■ Source records ■
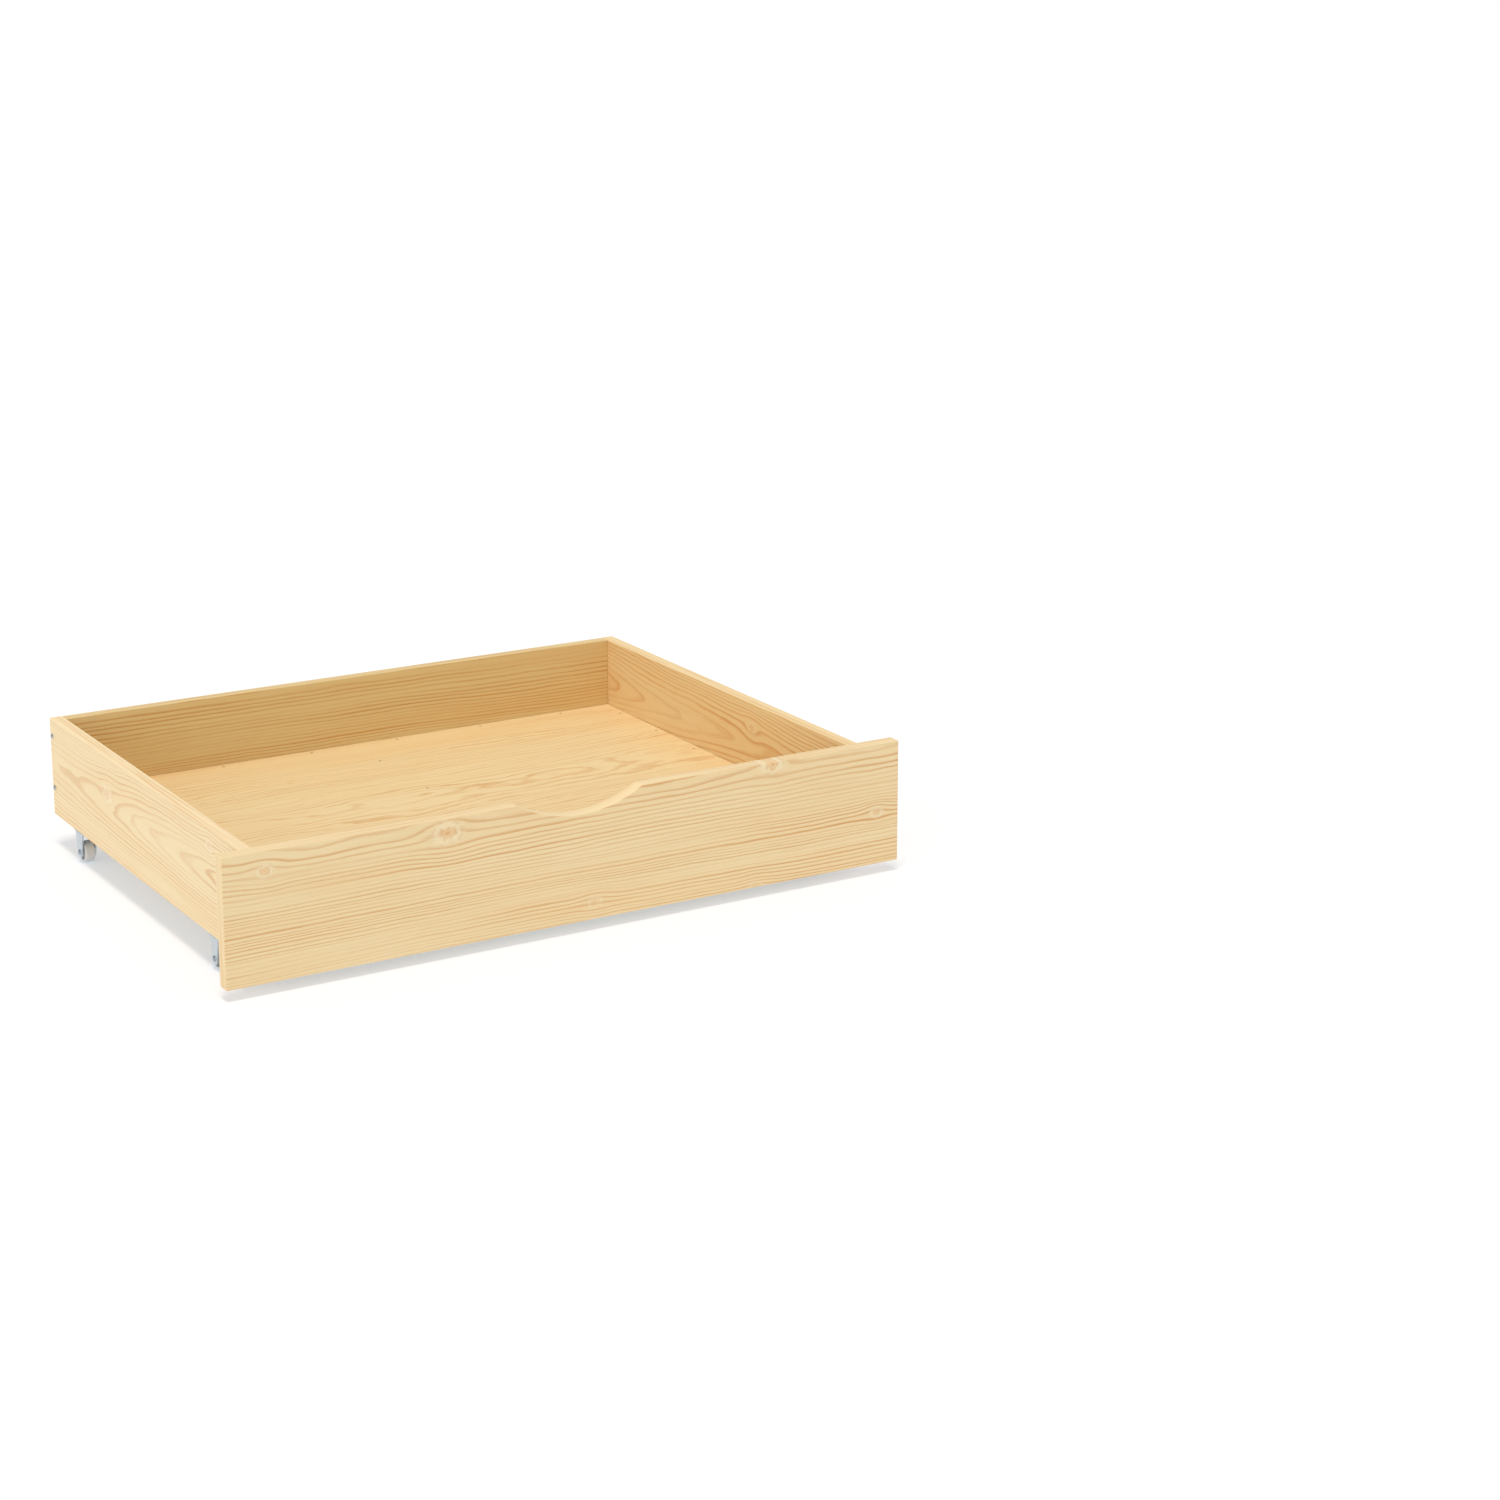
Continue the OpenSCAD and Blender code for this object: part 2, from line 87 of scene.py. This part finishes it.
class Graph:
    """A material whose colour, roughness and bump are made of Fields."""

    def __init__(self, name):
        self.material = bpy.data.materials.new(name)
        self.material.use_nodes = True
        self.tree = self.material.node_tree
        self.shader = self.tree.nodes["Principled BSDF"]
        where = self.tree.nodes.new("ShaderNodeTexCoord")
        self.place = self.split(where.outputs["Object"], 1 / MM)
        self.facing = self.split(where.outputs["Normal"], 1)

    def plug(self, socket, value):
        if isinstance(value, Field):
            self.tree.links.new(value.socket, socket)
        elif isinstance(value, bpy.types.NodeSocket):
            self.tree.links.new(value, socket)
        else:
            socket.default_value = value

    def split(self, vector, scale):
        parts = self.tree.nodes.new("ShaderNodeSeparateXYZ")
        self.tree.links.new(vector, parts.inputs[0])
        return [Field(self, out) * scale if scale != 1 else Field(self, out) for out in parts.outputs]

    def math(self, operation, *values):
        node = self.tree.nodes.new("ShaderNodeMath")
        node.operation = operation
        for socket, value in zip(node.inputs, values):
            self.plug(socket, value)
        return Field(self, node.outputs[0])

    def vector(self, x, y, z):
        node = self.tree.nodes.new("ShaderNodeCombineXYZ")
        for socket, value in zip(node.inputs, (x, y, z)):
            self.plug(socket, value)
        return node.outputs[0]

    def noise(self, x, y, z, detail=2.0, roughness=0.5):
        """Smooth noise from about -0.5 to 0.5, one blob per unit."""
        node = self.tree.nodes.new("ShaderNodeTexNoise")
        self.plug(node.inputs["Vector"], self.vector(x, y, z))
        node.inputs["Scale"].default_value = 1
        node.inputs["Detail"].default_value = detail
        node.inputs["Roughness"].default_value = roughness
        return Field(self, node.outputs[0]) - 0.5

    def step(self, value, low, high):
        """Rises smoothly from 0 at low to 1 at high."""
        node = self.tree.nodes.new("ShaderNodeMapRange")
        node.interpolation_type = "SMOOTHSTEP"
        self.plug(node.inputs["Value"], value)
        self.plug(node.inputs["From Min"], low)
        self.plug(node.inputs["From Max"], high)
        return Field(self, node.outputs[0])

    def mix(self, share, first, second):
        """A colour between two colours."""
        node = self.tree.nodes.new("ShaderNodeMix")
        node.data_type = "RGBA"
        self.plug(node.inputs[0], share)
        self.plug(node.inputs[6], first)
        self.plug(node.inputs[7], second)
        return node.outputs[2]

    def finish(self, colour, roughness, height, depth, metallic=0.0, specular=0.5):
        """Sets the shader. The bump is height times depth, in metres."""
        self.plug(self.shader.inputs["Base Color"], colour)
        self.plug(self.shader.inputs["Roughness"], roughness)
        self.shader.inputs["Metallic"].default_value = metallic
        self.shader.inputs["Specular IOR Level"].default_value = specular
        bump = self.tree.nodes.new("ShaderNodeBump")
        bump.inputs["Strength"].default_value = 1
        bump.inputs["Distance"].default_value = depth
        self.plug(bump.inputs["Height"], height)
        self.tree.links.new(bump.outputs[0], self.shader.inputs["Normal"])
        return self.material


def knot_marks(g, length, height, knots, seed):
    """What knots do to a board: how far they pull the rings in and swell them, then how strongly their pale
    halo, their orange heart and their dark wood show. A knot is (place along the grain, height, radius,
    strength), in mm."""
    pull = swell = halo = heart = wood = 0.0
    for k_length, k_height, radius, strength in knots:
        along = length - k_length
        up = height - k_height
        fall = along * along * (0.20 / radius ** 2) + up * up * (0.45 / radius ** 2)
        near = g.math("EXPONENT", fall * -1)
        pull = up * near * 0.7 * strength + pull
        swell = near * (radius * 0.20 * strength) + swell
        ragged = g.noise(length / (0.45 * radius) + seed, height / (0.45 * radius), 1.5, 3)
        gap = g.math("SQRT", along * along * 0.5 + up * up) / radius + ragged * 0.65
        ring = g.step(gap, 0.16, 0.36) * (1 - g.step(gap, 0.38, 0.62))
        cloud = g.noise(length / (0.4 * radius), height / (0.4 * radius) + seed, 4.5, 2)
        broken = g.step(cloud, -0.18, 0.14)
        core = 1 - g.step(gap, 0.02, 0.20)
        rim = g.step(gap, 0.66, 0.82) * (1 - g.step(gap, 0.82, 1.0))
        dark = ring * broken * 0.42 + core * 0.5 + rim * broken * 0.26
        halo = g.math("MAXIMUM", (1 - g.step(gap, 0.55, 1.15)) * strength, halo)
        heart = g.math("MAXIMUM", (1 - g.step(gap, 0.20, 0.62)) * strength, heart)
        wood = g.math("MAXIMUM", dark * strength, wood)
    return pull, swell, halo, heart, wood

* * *

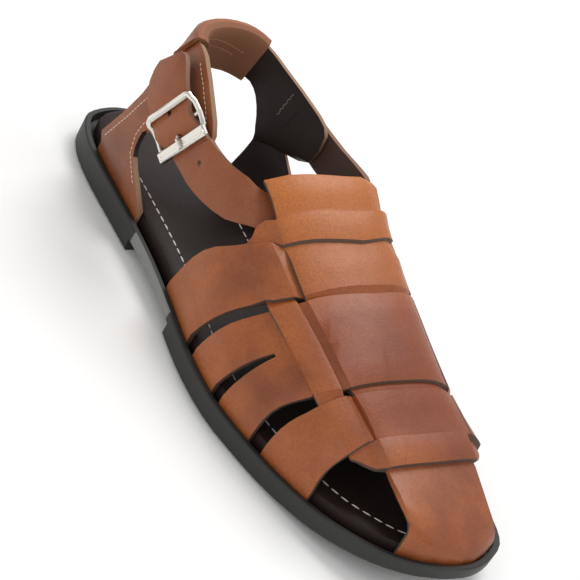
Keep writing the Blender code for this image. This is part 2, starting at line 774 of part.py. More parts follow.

■ Exercise aim ■
Exactly reproduce the lines that run from the line bearing "Continue the OpenSCAD" through the line bearing "return node.outputs[0]", with both end lines included.

■ Problem solution ■
Continue the OpenSCAD and Blender code for this object: part 2, from line 87 of scene.py. This part finishes it.
class Graph:
    """A material whose colour, roughness and bump are made of Fields."""

    def __init__(self, name):
        self.material = bpy.data.materials.new(name)
        self.material.use_nodes = True
        self.tree = self.material.node_tree
        self.shader = self.tree.nodes["Principled BSDF"]
        where = self.tree.nodes.new("ShaderNodeTexCoord")
        self.place = self.split(where.outputs["Object"], 1 / MM)
        self.facing = self.split(where.outputs["Normal"], 1)

    def plug(self, socket, value):
        if isinstance(value, Field):
            self.tree.links.new(value.socket, socket)
        elif isinstance(value, bpy.types.NodeSocket):
            self.tree.links.new(value, socket)
        else:
            socket.default_value = value

    def split(self, vector, scale):
        parts = self.tree.nodes.new("ShaderNodeSeparateXYZ")
        self.tree.links.new(vector, parts.inputs[0])
        return [Field(self, out) * scale if scale != 1 else Field(self, out) for out in parts.outputs]

    def math(self, operation, *values):
        node = self.tree.nodes.new("ShaderNodeMath")
        node.operation = operation
        for socket, value in zip(node.inputs, values):
            self.plug(socket, value)
        return Field(self, node.outputs[0])

    def vector(self, x, y, z):
        node = self.tree.nodes.new("ShaderNodeCombineXYZ")
        for socket, value in zip(node.inputs, (x, y, z)):
            self.plug(socket, value)
        return node.outputs[0]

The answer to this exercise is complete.